After the detection of the people’s grievances as Stewart remarks, the government started to address the conflict by using other tools that referenced to the greed-grievance framework. Decentralisation laws passed in 1999 and applied in 2001, the special autonomy laws for Aceh and Papua (first approved in 2001 and revised in 2004) and the signing of the Memorandum of Understanding (MoU) in the Helsinki Peace Agreement between GAM and representatives of the Indonesian government led to more effective peace building in Indonesia, after the failed attempts of peace accords in 2000 and 2002, respectively (Aspinall, 2005). There are major risks that the MoU will not create peacekeeping in the region, however it is clearly seen that the ‘grievance side’ of the framework can also be applied in order to detect some specifics of armed conflicts.
As observed in the previous study cases, the greed or grievance perspective can be positioned according to the context of the conflicts in the Global South, as policy makers use the framework as a powerful tool to point at the major actors and the way they operate and interact.
As previously stated in this essay, greed-grievance framework is positively useful for local and international organisations for suggesting, planning and executing programmes that can contribute to the peace process of the regarding conflicts. The greed framework has been accurate in order to point at key elements of new civil wars; following up with Collier’s conditions regarding natural resources dependency, there are many cases in different regions of the Global South where the violence trends exposed by the framework can be seen; especially in the North-West African region. Libya has the largest oil reserves in the world, focusing their economy in the hydrocarbon since 1961 when the country became an oil exporter and moved rapidly from a poor to a rich country in the subsequent years (Business Insider, 2013). Sierra Leone has historically focused in unsustainable resources or assets that cannot be reused. In 1990, titanium represented USD $75 million, but after the rebels took control of mines the resource was halted temporarily, constituting a key factor for the considerable decrease in its economic growth in the previous years on the civil war in 1991 (Economy Watch, 2010).
Even though the framework as a ‘whole’ is clearly useful to combine it with other researches and theoretical basis, the statistical methodology of Collier and Hoeffler (2001) can be debated as there are countries in the Global South that are facing large-scale violence with the number of deaths that should appoint a civil war according to the greed theory. A great example of this disruption is Mexico, where the war on drugs have seen over 80,000 deaths due to organised crime related incidents since 2006 and 2,837 people were killed only in the first whole year of war (CNN Library, 2016).
Conclusion
It can be observed that the greed versus grievance framework is found in many cases of the Global South; however, conflicts and actors have turned into more complex structures and objectives, as well understanding the complexity itself of the new goals of states and institutions. After analysing the study cases, the greed versus grievance, the Collier and Hoeffler (2001; 2004) perspective where grievance model is less powerful as a motivation of civil wars, the Indonesian armed conflict allowed the existence of debate when justifying that feasibility overpasses the justice-seeking motivations as the grievances were the main driver in the four regions of the country. Linked to the greed concept, the grievance hypothesis supported by Frances Stewart (2008) was contradicted by the case in Sierra Leone where the contrasting new actors and the continuous natural-resource-control war ended up exemplifying a clear case of the greed perspective. Many other cases can prove that even though any of the theories of the framework could be seen, that does not mean they will function as a primary source to describe what is happening in large-scale armed conflicts, like mentioned in the case of Mexico. As the framework, or any of the factors by their own, can be very useful to understand the main drivers of new wars and their roles, it does not offer precision at the moment of analysing wars as many of the conflicts in the Global South should be studied in a specific context case, rather than fitting it in numbers and/or a theory.

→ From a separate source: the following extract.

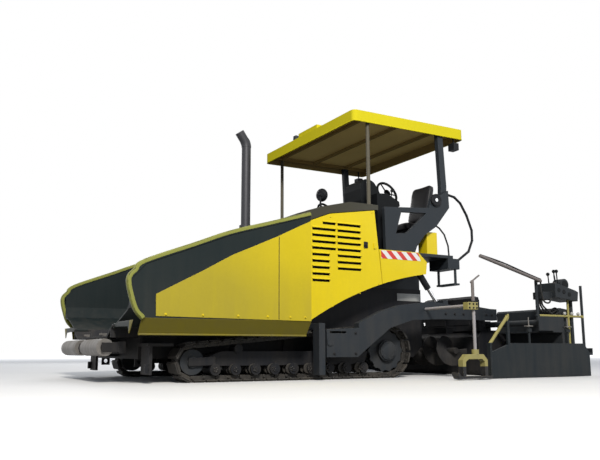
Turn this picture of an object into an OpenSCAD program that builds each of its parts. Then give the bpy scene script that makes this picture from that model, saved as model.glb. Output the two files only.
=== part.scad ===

To finalise; is the greed-grievance framework ultimately helpful or unhelpful when addressing conflict in the contemporary global South? In any of the cases that greed or grievance could prove that conflicts in the Global South are either motivated by wealth-seeking or social justice, the framework is not ultimately helpful to address conflicts and be the solid grounds of a whole political agenda in order to solve them, but it stands out as a participative asset, suggesting it as a complementary framework and linking it to other areas of the International Relations studies.
“The weakness of ‘greed, not grievance’ (and the political economy approach to war in general) is that it risks over-emphasis on tools. War is also ritual action. It is a ritual action that forces the solidarities apart. Restoration of peace also has to engage a ritual re-balancing of the solidarities” (Richards, 2003, page 38).